3) Is there a FOSS alternative I could be using instead?

4) Do I really need this software? (e.g. for work, school, etc)

Bit by bit, I swapped out proprietary software like music players, text editors, web browsers, etc. for FOSS ones. Personally, I ended up enjoying the free and open source software alternatives more than what I was initially using. In the end, you as a user have more control over the software. Using freedom/privacy respecting software when and where possible is the best thing you can do, but of course it is ultimately your choice to use proprietary software (that is all part of freedom, however in no way are you free to do what you want with that software - the developer has the control). I still use a handful of proprietary programs/software, even the graphics drivers I use are proprietary. As much as I push for free software, I also tend to have a pragmatic perspective on things, therefore I’m willing to compromise where I see fit (of course, until there are better FOSS alternatives for said software/drivers).

I’ve only been using GNU/Linux as my daily driver for just under a year, and Arch for about 5 months. By my third month of using Arch, I wrote a script that replicates my setup, with all my packages+configs included. It’s very handy :)

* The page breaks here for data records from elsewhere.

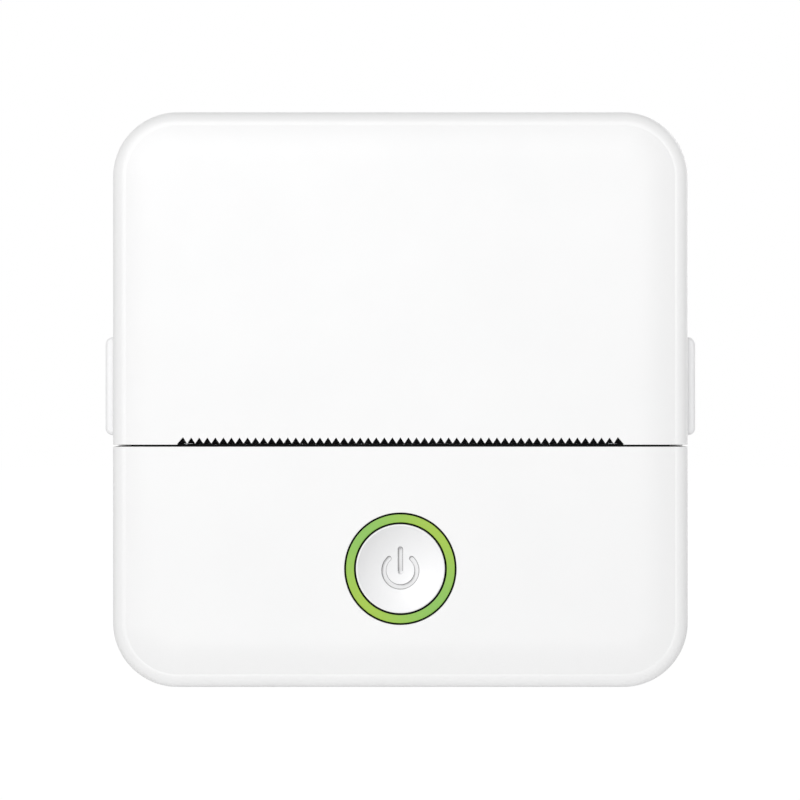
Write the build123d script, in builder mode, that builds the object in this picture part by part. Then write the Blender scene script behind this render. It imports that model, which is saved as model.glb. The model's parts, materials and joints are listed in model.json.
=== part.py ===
from build123d import *
import math
import os

os.makedirs("parts", exist_ok=True)

# Portable thermal printer, standing on its lower edge.
# X runs across the front, Y from the front face to the back, Z up. Millimetres.
# Origin: middle of the foot, on the surface that the case stands on.

# Case
case_width = 80.0
case_height = 80.0
case_depth = 38.0
corner_radius = 9.0
wall = 2.0
front_edge_radius = 1.7
crown_band = 5.6
crown_drop = 0.34
back_edge_radius = 3.0
seam_gap = 0.3
running_gap = 0.05
front_y = -case_depth / 2
back_y = case_depth / 2
inner_front_y = front_y + wall
inner_back_y = back_y - wall
inner_half = case_width / 2 - wall
shell_front_y = seam_gap / 2
cover_back_y = -seam_gap / 2

# Paper bay, between the two walls and under the top
bay_wall = 1.1
bay_clearance = 0.1
bay_head_room = 2.1
liner_step = 0.2
bay_radius = inner_back_y - bay_clearance - bay_wall
bay_y = 0.0
bay_z = case_height - wall - bay_head_room - bay_radius - bay_wall
sensor_x = 11.0

# Side by side at each end of the bay: plate, cover arm, two gears, release button
side_stack = 9.0
plate_thickness = 1.2
arm_gap = 0.3
arm_thickness = 1.4
gear_gap = 0.2
gear_a_width = 2.0
gear_b_width = 1.2
plate_inner = inner_half - side_stack
plate_outer = plate_inner + plate_thickness
arm_inner = plate_outer + arm_gap
arm_outer = arm_inner + arm_thickness
gear_a_start = arm_outer + gear_gap
gear_b_start = gear_a_start + gear_a_width + gear_gap

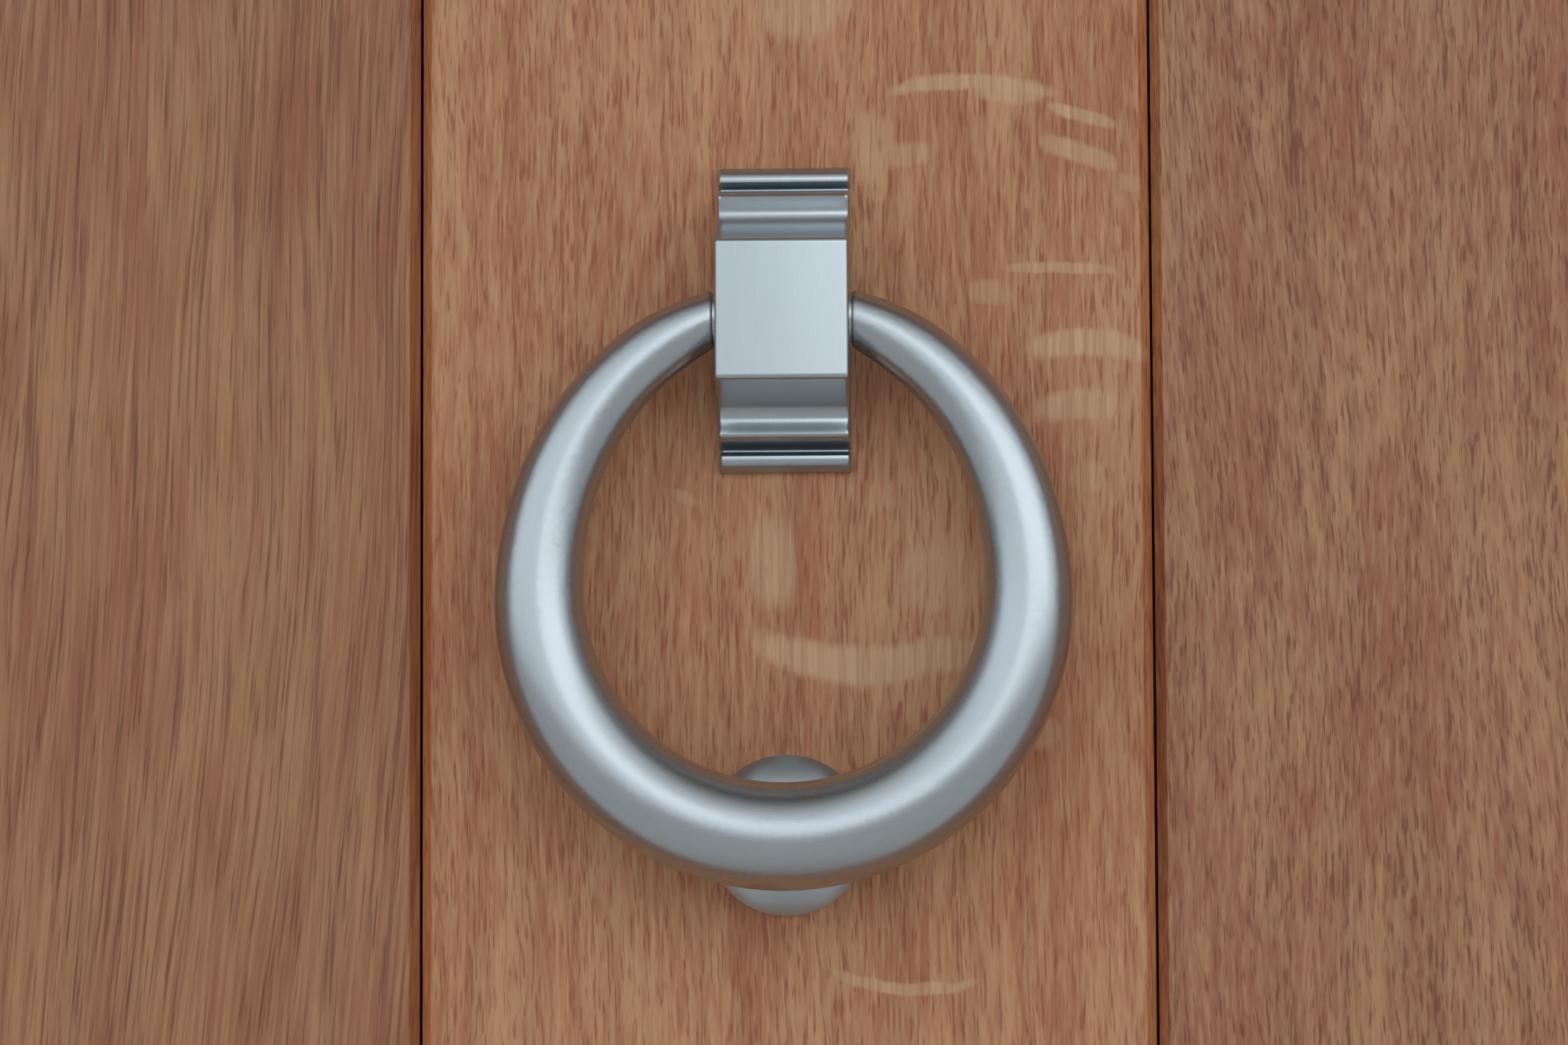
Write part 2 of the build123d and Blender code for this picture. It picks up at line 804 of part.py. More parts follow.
def make_hinge_plate(middle, on_leaf):
    """A plate with its knuckles: the frame's has the odd ones, the leaf's the even ones."""
    side = 1 if on_leaf else -1
    near_x = pin_x + side * leaf_gap / 2
    far_x = near_x + side * hinge_plate
    foot = middle - hinge_height / 2
    with BuildPart() as plate:
        span_box((near_x, far_x), (inner_y - hinge_reach, pin_y), (foot, foot + hinge_height))
        for index in range(knuckle_count):
            own = (index % 2 == 1) == on_leaf
            low = foot + index * knuckle_height
            grow = 0 if own else knuckle_gap / 2
            trim = knuckle_gap / 2 if own else 0
            diameter = hinge_barrel if own else hinge_barrel + 2 * knuckle_clearance
            with Locations((pin_x, pin_y, low + knuckle_height / 2)):
                Cylinder(
                    diameter / 2, knuckle_height + 2 * grow - 2 * trim,
                    mode=Mode.ADD if own else Mode.SUBTRACT)
        with Locations((pin_x, pin_y, middle)):
            Cylinder(hinge_pin / 2 + hinge_pin_clearance, hinge_height + 2, mode=Mode.SUBTRACT)
        for y, z in screw_places(middle):
            bore_x(y, z, screw_shank + screw_clearance, (near_x - side, far_x + side))
            with Locations((near_x + side * hinge_plate / 2, y, z)):
                Cone(
                    bottom_radius=(screw_head + screw_clearance) / 2,
                    top_radius=(screw_shank + screw_clearance) / 2,
                    height=hinge_plate,
                    rotation=(0, 90 * side, 0),
                    mode=Mode.SUBTRACT,
                )
    return plate


def add_wood_screw(start, side, head, shank, cone, length):
    """A countersunk screw along X, its head's face at start, pointing to side."""
    x, y, z = start
    with Locations((x + side * cone / 2, y, z)):
        Cone(
            bottom_radius=head / 2,
            top_radius=shank / 2,
            height=cone,
            rotation=(0, 90 * side, 0),
        )
    bore_x(y, z, shank, (x + side * cone, x + side * length), mode=Mode.ADD)
    span_box(
        (x - side * 0.1, x + side * screw_slot),
        (y - head, y + head),
        (z - screw_slot / 2, z + screw_slot / 2),
        mode=Mode.SUBTRACT,
    )


def make_hinge_screws(on_leaf):
    side = 1 if on_leaf else -1
    with BuildPart() as screws:
        for middle in hinge_heights:
            for y, z in screw_places(middle):
                add_wood_screw(
                    (pin_x + side * leaf_gap / 2, y, z), side, screw_head, screw_shank,
                    hinge_plate, screw_length)
    return screws


frame_plates = [make_hinge_plate(middle, False) for middle in hinge_heights]
leaf_plates = [make_hinge_plate(middle, True) for middle in hinge_heights]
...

I feel within that year, I’ve learned a lot about software in general, and the bigger picture of how important it is in our lives, what role it plays and how we as people need to be much more mindful of it. I’ve also learned about the importance of free software, specifically in sectors like government, schools, healthcare, etc. Even things in the majority of peoples daily lives like communications; these services we depend on tremendously, and for them to be run on proprietary software/services is, in a way, doing a disservice to the very people it’s serving. We need free software to be prioritized ESPECIALLY in those high-profile sectors. That’s a whole other conversation though.

When you take the time to learn about GNU/Linux, it can truly be eye-opening in many ways. This is just the beginning of my “Linux Journey”, and I am excited to see where I will end up next.